The agent is constrained, and that's what makes it reliable.


Inputs Define Outcomes

The workflow only works because clarity comes first.

Before a single line is generated, the agent receives a structured spec that defines:

The spec is a contract. Once execution begins, every decision traces back to that input. Process engineering replaces prompt engineering.


Where the Decisions Came From

The prompt didn't decide any of this.

When the branch hit an ambiguous trade-off — for example, whether to refactor now or later — it fell back to a predefined governance layer: a twelve-person synthetic leadership panel.

Each persona represents a distinct perspective: CTO for technical depth, CRO for revenue impact, SRE for reliability, plus Product, Security, Compliance, Ops, Data, Finance, Design, QA, Customer Success, and Strategy. They vote through weighted heuristics embedded in the workflow. (Read more about how this works)

The agent doesn't "think" — it consults that composite leadership process to resolve conflicts exactly as a real cross-functional team would. That structure turned ambiguous choices into governed outcomes.

The result was consistency.

Here's how the system routes inputs through governance to measurable outcomes:

flowchart TD
    subgraph Input["Human Input / Specification"]
        A1["Feature Spec<br>(objectives, non-goals, tests, rollback)"]
        A2["Prompt Execution Request"]
    end
 
    subgraph Governance["Synthetic Leadership Process"]
        B1["12-Persona Panel"]
        B2["Weighted Decision Heuristics"]
        B3["Fallback Rules & Trade-off Framework"]
        A2 --> B1
        B1 --> B2
        B2 --> B3
    end
 
    subgraph Agent["Autonomous Dev Branch"]
        C1["Plan Parsing & Context Setup"]
        C2["Code Generation<br>+ Inline Testing"]
        C3["Instrumentation<br>(Sentry spans, structured logs)"]
        B3 --> C1
        C1 --> C2
        C2 --> C3
    end
 
    subgraph CI["CI / CD Guardrails"]
        D1["Build / Type-check / Lint"]
        D2["Unit / Integration / Smoke Tests"]
        D3["Staging Validation<br>(24-hour Sentry clean)"]
        D4["Feature Flags & Reversible Rollout"]
        C3 --> D1 --> D1 --> D2 --> D3 --> D4
    end
 
    subgraph Outcome["System Outcomes"]
        E1["Merged PR<br>(12 commits, 6,500 LOC, 4h 6m)"]
        E2["Traceable Decisions<br>via Synthetic Panel Logs"]
        D4 --> E1
        B3 --> E2
    end
 
    style Governance fill:#f5f7ff,stroke:#3366ff,stroke-width:1.5px
    style Agent fill:#f8f9fa,stroke:#999,stroke-width:1px
    style CI fill:#f5fff7,stroke:#3ba55c,stroke-width:1.5px
    style Input fill:#fffdf5,stroke:#d0a500,stroke-width:1px
    style Outcome fill:#f9f9ff,stroke:#666,stroke-width:1px

Key Decisions That Built Trust

Those weren't random design choices. They came from the synthetic leadership process.

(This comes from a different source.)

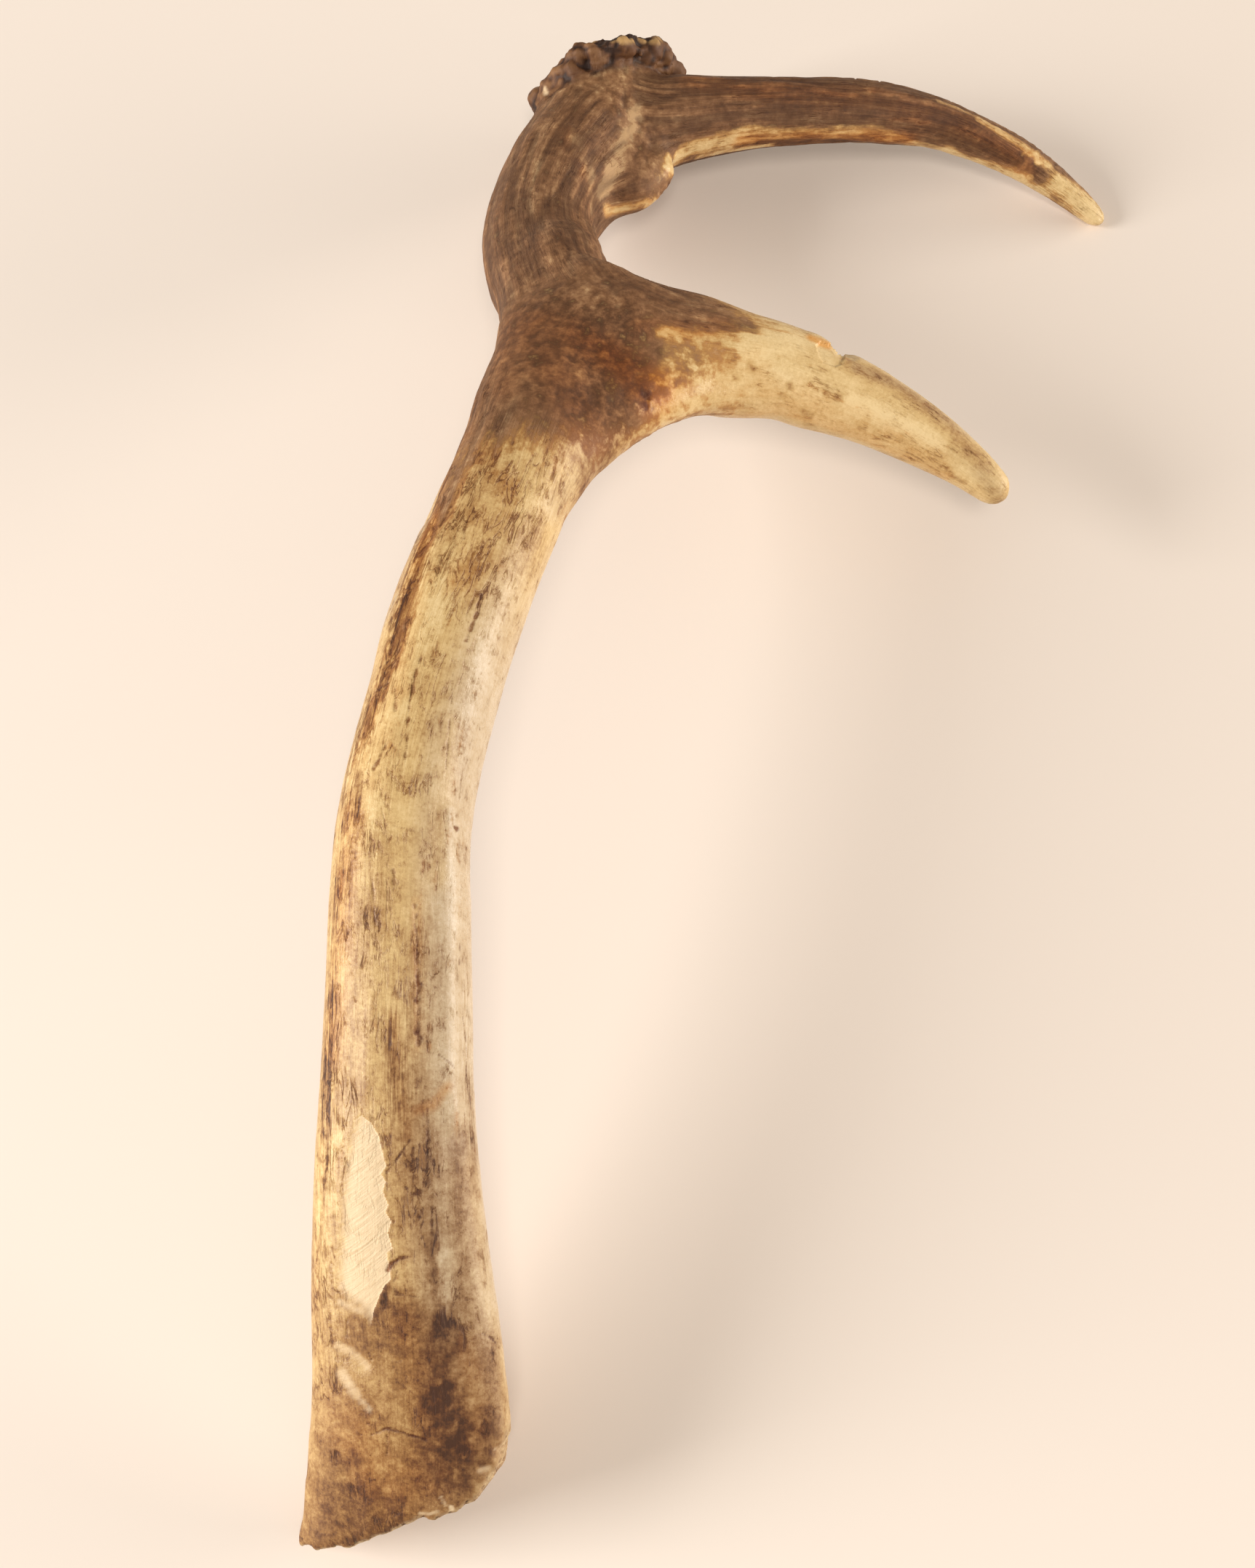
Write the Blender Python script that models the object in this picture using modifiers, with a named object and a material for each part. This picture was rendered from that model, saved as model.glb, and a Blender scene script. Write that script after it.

Confidence was the goal. Speed followed.


What Made It Work

Credibility comes from constraints.

The agent moved fast because the system made speed safe.

We'll publish hard numbers after the 24-hour staging run: runtime, LOC by area, tests added, coverage delta, and Sentry trace stats.


Takeaway

Humans set direction and define correctness. Agents execute under constraint.

That's how autonomy compounds — with process, not hope.